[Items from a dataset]
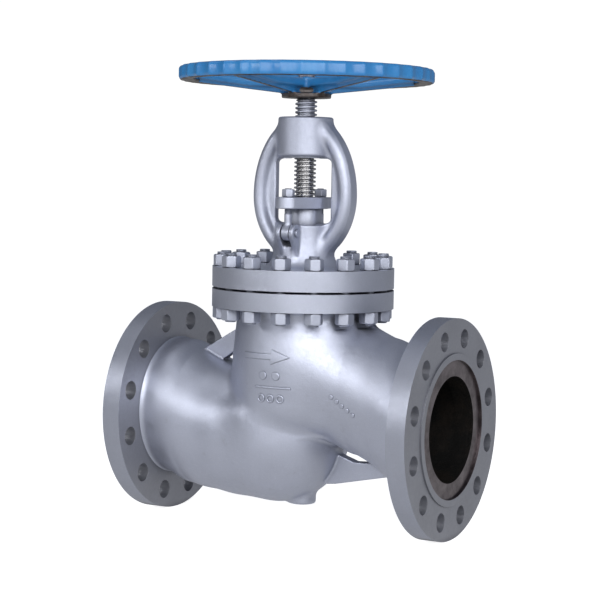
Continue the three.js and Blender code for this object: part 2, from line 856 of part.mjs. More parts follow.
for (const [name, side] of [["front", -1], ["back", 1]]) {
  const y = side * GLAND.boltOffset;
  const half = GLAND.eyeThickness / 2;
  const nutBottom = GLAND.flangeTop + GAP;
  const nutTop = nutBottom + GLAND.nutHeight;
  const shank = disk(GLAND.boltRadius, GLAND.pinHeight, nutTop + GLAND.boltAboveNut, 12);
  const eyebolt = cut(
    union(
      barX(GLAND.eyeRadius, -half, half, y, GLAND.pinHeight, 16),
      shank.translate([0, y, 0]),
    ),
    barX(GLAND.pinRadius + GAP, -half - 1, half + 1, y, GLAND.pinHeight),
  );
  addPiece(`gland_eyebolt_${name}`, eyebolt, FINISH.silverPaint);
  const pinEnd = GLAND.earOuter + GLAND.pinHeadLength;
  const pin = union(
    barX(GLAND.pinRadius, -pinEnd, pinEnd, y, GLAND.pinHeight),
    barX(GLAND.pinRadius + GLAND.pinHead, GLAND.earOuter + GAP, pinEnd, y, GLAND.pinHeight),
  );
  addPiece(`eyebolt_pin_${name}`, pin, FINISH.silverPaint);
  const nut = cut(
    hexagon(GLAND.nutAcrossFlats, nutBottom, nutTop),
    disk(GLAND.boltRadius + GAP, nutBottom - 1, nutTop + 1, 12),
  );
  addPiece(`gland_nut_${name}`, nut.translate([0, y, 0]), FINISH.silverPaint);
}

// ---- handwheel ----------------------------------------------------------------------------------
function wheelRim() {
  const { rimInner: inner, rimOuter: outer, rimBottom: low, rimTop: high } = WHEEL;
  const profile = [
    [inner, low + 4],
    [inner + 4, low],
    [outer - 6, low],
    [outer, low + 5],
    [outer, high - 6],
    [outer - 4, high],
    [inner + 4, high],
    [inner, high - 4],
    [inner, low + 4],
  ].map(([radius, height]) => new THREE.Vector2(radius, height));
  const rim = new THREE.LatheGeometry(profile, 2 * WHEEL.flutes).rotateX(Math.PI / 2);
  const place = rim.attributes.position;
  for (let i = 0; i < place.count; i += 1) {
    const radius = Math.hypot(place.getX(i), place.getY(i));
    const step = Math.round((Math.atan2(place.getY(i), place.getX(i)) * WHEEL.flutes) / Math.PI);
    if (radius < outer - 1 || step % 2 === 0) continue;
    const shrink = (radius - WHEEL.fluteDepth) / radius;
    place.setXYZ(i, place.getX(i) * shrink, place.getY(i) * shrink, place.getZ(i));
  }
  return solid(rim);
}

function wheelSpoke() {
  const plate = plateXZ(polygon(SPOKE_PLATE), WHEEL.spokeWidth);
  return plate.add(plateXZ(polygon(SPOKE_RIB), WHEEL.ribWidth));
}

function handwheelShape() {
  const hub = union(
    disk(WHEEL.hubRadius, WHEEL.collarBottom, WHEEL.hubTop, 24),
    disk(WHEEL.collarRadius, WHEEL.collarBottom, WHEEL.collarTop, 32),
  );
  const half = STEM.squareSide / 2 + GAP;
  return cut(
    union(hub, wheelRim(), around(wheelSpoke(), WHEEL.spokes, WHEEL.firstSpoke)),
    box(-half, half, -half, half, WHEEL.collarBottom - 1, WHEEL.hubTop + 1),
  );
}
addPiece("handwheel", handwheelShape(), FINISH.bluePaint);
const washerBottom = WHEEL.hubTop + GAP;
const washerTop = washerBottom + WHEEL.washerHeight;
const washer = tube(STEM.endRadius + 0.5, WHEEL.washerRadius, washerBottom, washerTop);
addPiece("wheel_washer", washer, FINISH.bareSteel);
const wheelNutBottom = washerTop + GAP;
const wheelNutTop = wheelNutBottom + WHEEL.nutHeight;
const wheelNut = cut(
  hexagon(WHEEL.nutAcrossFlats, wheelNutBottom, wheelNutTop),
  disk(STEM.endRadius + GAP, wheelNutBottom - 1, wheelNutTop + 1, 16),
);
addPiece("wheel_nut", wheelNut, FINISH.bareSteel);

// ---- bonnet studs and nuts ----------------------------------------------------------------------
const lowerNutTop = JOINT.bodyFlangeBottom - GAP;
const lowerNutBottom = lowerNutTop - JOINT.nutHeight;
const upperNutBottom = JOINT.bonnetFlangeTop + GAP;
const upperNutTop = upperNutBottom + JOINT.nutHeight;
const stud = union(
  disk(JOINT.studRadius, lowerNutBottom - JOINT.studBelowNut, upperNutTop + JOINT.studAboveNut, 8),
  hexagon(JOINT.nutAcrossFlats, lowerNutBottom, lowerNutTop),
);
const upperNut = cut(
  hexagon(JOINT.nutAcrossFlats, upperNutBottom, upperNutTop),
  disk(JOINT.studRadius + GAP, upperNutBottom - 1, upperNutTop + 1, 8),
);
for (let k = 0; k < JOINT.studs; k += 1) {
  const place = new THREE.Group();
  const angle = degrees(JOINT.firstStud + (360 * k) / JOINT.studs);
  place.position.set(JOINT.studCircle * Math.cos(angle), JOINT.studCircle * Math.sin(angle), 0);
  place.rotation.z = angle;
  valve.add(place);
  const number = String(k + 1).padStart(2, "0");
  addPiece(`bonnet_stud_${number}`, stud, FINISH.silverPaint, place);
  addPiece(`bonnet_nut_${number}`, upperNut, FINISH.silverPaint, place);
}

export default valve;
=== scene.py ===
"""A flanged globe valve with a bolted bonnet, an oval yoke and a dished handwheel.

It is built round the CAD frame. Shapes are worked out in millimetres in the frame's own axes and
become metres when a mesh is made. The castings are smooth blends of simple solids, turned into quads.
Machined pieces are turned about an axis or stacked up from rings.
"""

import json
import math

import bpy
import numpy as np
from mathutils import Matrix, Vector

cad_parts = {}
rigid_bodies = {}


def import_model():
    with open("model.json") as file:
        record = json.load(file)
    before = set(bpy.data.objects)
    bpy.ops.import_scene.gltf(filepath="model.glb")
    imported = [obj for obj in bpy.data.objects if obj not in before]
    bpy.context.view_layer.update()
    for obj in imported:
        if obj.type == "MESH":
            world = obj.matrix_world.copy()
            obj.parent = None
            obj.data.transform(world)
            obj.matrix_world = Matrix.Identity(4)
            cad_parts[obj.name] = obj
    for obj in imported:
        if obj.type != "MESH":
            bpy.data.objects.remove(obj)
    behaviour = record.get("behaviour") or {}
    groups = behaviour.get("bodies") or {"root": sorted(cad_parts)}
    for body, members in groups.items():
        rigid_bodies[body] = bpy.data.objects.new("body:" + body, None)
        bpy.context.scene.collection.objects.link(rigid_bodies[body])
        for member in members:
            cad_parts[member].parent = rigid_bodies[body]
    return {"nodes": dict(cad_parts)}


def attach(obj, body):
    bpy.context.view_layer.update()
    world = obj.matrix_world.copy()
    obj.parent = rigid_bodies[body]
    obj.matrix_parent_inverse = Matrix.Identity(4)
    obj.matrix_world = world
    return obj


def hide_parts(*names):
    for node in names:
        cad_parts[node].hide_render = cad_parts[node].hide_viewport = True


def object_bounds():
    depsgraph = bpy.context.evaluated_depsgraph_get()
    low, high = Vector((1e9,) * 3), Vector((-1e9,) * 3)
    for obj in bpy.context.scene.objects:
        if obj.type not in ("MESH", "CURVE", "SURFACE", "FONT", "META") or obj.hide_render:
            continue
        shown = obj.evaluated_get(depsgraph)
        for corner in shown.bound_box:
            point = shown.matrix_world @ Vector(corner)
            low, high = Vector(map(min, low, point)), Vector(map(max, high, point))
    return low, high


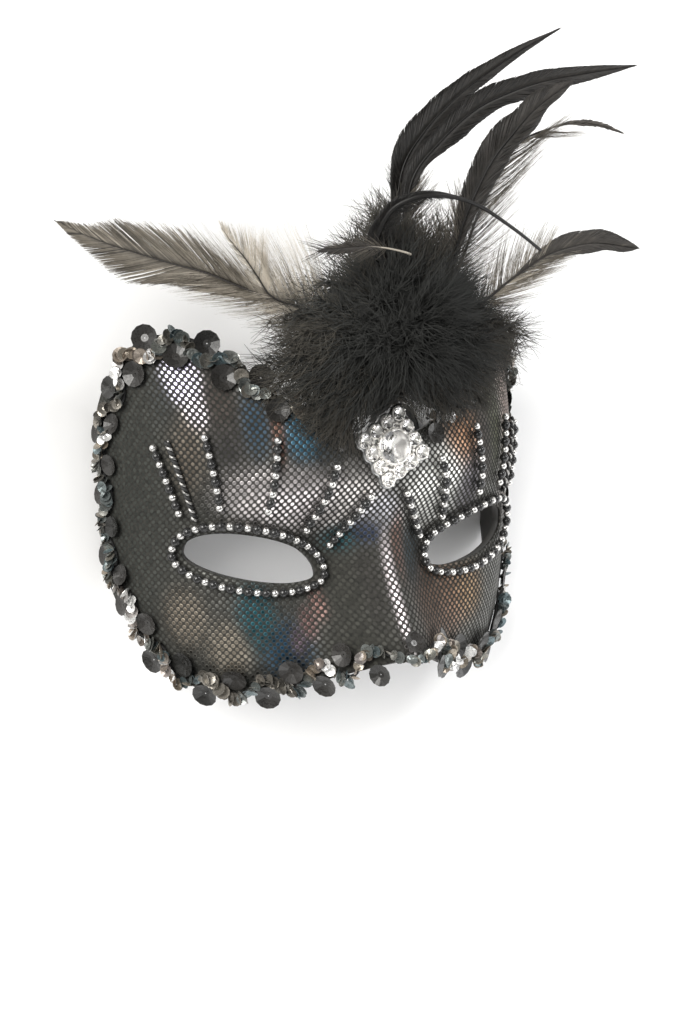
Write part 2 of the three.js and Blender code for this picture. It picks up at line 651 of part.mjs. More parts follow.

▸ Task instructions
Only the lines from the one containing "---- bonnet studs" to the one containing "obj.parent = None" are to be printed, both ends included, exactly as written.

▸ The response
// ---- bonnet studs and nuts ----------------------------------------------------------------------
const lowerNutTop = JOINT.bodyFlangeBottom - GAP;
const lowerNutBottom = lowerNutTop - JOINT.nutHeight;
const upperNutBottom = JOINT.bonnetFlangeTop + GAP;
const upperNutTop = upperNutBottom + JOINT.nutHeight;
const stud = union(
  disk(JOINT.studRadius, lowerNutBottom - JOINT.studBelowNut, upperNutTop + JOINT.studAboveNut, 8),
  hexagon(JOINT.nutAcrossFlats, lowerNutBottom, lowerNutTop),
);
const upperNut = cut(
  hexagon(JOINT.nutAcrossFlats, upperNutBottom, upperNutTop),
  disk(JOINT.studRadius + GAP, upperNutBottom - 1, upperNutTop + 1, 8),
);
for (let k = 0; k < JOINT.studs; k += 1) {
  const place = new THREE.Group();
  const angle = degrees(JOINT.firstStud + (360 * k) / JOINT.studs);
  place.position.set(JOINT.studCircle * Math.cos(angle), JOINT.studCircle * Math.sin(angle), 0);
  place.rotation.z = angle;
  valve.add(place);
  const number = String(k + 1).padStart(2, "0");
  addPiece(`bonnet_stud_${number}`, stud, FINISH.silverPaint, place);
  addPiece(`bonnet_nut_${number}`, upperNut, FINISH.silverPaint, place);
}

export default valve;
=== scene.py ===
"""A flanged globe valve with a bolted bonnet, an oval yoke and a dished handwheel.

It is built round the CAD frame. Shapes are worked out in millimetres in the frame's own axes and
become metres when a mesh is made. The castings are smooth blends of simple solids, turned into quads.
Machined pieces are turned about an axis or stacked up from rings.
"""

import json
import math

import bpy
import numpy as np
from mathutils import Matrix, Vector

cad_parts = {}
rigid_bodies = {}


def import_model():
    with open("model.json") as file:
        record = json.load(file)
    before = set(bpy.data.objects)
    bpy.ops.import_scene.gltf(filepath="model.glb")
    imported = [obj for obj in bpy.data.objects if obj not in before]
    bpy.context.view_layer.update()
    for obj in imported:
        if obj.type == "MESH":
            world = obj.matrix_world.copy()
            obj.parent = None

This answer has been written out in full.